A combination of higher grain and straw prices and lower costs increased the average profitability of winter wheat and spring barley crops by over 50% in 2018 compared with 2017, a new report from Teagasc states.
Results from a small number of farms suggest both winter wheat and spring barley yields decreased by an average of 22%.
"We must be careful when looking at the 2018 figures as the results will be very different depending on where a farmer was located in 2018.
"We know farms with a mix of winter and spring crops in the northeast returned reasonable yields and fared far better than farmers dependent on spring crops in the southeast,” Michael Hennessy, head of crops knowledge transfer at Teagasc, said.
We must be careful when looking at the 2018 figures as the results will be very different depending on where a farmer was located in 2018
“Farmers will continue to collate their figures in the coming months and we will have a clearer picture of the situation towards the middle of 2019.”
The 2017 e-Profit Monitor (ePM) results cover some 340 farms with over 25,000 ha.
The overall trend in 2017 is a marked increase in income compared with 2016.
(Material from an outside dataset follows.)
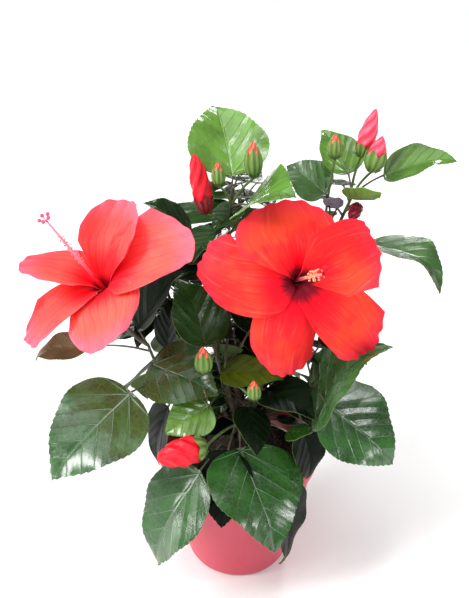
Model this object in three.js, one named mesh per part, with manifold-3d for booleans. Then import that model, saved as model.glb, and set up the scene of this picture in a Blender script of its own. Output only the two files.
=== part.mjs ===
// Potted hibiscus shrub: a plastic pot of soil, a short trunk, boughs, masses of leaves and two blooms.
// Millimetres, +Z up, +Y away from the viewer, origin at the centre of the pot's flat underside.
// Every direction is a turn (degrees from +X towards +Y) and a rise (degrees above level).
import * as THREE from 'three';
import { mergeVertices } from 'three/addons/utils/BufferGeometryUtils.js';
import Module from 'manifold-3d';

const wasm = await Module();
wasm.setup();

const GAP = 0.3; // clearance between neighbouring solids
const SMOOTH = 0.1; // joined solids lose the slivers that are finer than this

const POT = { base: 50, rim: 83, height: 128, wall: 3, floor: 4, band: 20, lip: 2.5, heel: 7, sides: 26 };
const DRAIN = { count: 6, radius: 5, ring: 30, sides: 8 };
const SOIL = { top: 112, edge: 108.5, flat: 20 };

const TRUNK = { turn: 70, rise: 86, length: 66, root: 7.5, tip: 5.5, flare: 11, flareHeight: 16, sides: 12 };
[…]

The e-Profit Monitor average net margin for tillage farmers analysed was €343/ha, which compares to €106/ha in 2016.
It is expected that this trend may continue in 2018 as growers with a mix of crops returned higher yields and output than those with spring cereals only.
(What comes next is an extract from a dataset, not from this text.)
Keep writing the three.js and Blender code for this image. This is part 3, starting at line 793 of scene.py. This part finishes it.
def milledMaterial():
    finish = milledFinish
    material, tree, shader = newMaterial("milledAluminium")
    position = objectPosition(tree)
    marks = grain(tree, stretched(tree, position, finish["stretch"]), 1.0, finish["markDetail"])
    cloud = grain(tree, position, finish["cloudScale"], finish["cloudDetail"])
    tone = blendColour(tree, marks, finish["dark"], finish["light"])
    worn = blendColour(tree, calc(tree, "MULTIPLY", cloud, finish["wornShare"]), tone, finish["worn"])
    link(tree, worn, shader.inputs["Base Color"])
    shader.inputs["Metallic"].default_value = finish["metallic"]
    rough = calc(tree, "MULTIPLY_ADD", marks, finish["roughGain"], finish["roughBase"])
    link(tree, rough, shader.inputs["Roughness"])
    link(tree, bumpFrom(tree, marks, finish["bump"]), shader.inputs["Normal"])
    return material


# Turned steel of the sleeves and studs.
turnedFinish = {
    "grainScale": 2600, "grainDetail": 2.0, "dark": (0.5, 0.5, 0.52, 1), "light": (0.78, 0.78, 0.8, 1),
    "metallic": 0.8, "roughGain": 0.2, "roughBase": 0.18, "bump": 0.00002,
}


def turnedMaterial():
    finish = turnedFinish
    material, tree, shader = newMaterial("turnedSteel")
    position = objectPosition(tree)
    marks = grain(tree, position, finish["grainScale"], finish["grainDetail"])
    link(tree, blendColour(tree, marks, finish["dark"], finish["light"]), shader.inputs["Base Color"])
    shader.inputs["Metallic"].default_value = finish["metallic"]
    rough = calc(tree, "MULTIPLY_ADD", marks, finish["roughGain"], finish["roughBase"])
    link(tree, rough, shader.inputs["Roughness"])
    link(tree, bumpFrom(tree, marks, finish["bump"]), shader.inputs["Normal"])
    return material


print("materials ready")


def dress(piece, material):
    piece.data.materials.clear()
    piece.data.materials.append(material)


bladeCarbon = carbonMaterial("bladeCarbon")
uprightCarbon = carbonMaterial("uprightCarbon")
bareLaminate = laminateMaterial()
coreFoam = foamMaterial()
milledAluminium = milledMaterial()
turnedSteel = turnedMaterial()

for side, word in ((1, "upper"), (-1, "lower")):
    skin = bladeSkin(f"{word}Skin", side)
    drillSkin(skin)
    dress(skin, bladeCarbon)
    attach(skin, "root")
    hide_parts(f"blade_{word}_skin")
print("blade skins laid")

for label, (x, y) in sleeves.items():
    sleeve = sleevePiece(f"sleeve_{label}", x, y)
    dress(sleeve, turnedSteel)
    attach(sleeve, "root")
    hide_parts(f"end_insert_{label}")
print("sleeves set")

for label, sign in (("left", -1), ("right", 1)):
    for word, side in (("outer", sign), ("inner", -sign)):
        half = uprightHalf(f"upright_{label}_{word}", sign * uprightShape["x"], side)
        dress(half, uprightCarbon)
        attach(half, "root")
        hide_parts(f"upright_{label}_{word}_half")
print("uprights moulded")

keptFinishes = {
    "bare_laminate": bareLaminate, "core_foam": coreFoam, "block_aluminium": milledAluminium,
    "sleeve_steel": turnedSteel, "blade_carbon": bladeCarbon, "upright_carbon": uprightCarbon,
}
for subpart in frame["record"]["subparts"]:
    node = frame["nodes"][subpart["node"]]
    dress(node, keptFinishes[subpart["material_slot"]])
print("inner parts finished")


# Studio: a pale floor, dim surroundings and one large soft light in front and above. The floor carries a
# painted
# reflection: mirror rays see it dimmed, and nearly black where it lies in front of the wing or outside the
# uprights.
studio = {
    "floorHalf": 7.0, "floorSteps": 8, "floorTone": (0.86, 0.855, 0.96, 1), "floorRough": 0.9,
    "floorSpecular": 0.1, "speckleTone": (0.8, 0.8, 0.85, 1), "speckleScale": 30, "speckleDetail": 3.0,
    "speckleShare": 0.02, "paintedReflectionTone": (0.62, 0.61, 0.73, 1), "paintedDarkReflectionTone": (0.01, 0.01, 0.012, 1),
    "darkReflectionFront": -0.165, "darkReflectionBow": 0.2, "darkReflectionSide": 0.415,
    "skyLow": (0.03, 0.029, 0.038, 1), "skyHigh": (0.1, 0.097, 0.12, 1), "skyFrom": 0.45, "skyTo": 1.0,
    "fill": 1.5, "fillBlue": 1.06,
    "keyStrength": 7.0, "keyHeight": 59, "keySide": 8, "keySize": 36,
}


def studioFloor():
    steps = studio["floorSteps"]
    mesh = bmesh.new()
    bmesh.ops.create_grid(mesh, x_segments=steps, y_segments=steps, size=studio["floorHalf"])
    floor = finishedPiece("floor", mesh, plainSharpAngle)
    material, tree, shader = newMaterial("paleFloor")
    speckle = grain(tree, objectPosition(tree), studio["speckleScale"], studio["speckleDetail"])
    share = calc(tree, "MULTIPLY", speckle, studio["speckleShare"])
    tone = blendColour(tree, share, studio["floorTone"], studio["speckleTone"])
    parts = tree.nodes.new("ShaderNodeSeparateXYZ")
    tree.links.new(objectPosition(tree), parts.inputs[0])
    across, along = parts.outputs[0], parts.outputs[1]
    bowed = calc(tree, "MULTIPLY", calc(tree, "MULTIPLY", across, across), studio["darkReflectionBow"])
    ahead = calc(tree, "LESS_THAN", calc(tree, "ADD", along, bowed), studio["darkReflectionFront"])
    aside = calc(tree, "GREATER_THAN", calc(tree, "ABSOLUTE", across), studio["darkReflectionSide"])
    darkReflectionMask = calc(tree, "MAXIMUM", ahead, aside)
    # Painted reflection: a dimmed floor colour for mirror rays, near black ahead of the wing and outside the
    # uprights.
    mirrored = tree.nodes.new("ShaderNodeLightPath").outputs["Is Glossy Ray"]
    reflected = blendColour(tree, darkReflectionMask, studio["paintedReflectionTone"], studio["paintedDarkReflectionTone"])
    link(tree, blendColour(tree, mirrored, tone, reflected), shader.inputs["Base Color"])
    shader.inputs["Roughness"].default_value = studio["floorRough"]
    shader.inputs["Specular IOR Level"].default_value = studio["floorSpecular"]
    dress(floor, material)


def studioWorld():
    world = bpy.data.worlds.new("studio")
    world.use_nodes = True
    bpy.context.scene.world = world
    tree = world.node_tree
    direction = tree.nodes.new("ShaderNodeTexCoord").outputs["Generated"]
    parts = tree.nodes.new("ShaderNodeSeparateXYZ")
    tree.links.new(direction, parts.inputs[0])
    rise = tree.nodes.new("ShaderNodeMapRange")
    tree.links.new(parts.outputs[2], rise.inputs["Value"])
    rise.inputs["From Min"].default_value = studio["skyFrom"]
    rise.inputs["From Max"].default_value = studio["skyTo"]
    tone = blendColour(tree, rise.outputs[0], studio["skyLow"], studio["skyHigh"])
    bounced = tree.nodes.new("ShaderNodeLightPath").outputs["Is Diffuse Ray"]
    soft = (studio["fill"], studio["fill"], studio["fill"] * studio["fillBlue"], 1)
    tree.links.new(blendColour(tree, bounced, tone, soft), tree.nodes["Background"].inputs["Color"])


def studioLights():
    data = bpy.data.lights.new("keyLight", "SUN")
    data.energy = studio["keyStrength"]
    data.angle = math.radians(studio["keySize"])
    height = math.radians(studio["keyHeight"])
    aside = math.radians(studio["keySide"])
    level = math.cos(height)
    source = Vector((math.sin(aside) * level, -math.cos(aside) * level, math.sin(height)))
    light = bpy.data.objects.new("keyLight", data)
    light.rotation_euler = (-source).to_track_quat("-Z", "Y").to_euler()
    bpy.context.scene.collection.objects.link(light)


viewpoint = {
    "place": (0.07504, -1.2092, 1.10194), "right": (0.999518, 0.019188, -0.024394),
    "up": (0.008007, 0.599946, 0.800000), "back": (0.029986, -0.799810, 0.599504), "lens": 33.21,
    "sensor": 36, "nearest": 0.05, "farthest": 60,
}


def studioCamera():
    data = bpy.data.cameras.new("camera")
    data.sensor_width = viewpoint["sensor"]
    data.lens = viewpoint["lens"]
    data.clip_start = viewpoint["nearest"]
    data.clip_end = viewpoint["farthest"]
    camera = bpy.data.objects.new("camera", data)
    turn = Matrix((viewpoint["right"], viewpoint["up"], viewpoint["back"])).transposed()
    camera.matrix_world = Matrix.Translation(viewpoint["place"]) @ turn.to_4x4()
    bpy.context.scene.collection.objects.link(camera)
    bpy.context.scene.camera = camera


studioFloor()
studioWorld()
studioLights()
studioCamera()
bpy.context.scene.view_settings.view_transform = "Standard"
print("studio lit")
In 2017, the top one-third of growers achieved an income of €486/ha compared with the bottom third who achieved only €53/ha.
The bottom-performing group incurred over 50% more fixed costs (depreciation, interest, light, heat, etc) compared with the top group.
The bottom-performing group had a much higher proportion of land rented at 62% of the entire area compared with 26% of the area by the top-performing group.